Question
Suppose Andy and Doris want to choose a restaurant for dinner, and they both have a list of favorite restaurants represented by strings.
You need to help them find out their common interest with the least list index sum. If there is a choice tie between answers, output all of them with no order requirement.

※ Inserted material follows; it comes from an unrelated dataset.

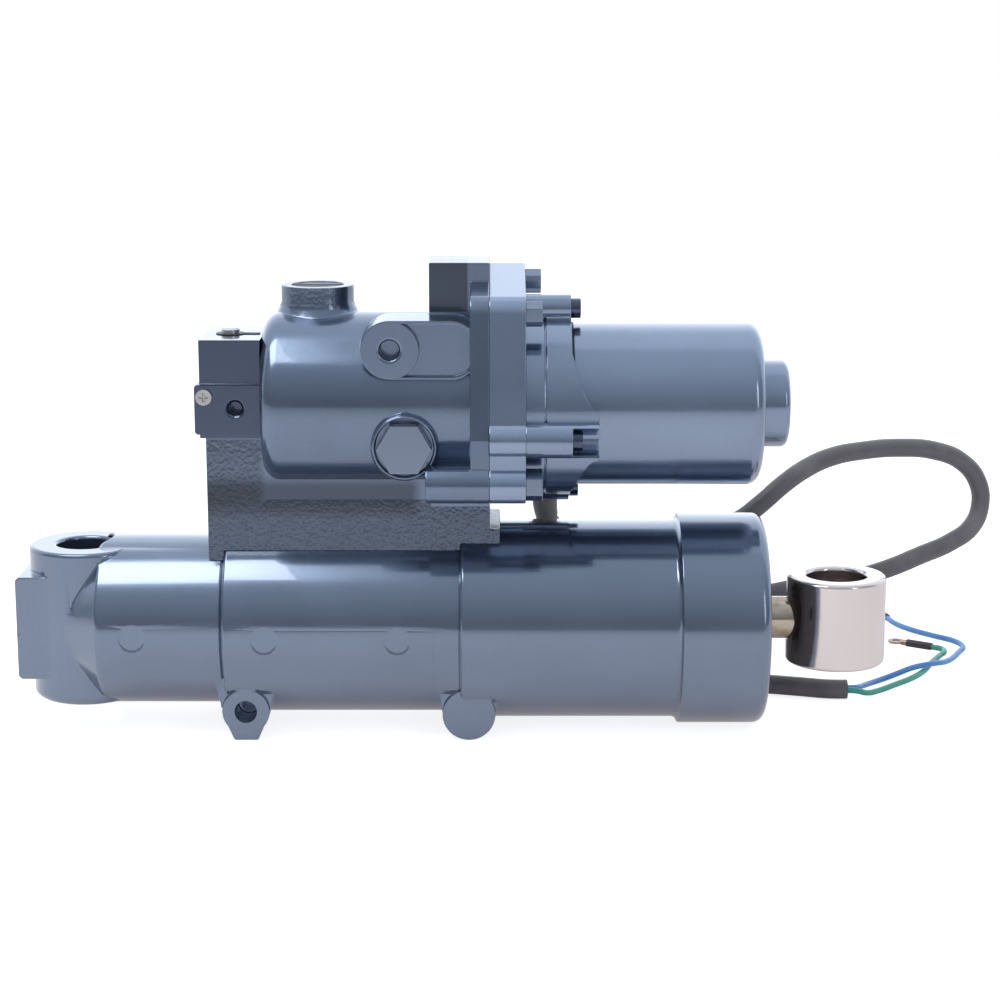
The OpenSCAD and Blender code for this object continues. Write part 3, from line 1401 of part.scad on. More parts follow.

You could assume there always exists an answer.
Example 1:
Input: ["Shogun", "Tapioca Express", "Burger King", "KFC"] ["Piatti", "The Grill at Torrey Pines", "Hungry Hunter Steakhouse", "Shogun"] Output: ["Shogun"] Explanation: The only restaurant they both like is "Shogun".
Example 2:
Input: ["Shogun", "Tapioca Express", "Burger King", "KFC"] ["KFC", "Shogun", "Burger King"] Output: ["Shogun"] Explanation: The restaurant they both like and have the least index sum is "Shogun" with index sum 1 (0+1).
Note:
- The length of both lists will be in the range of [1, 1000].
- The length of strings in both lists will be in the range of [1, 30].
- The index is starting from 0 to the list length minus 1.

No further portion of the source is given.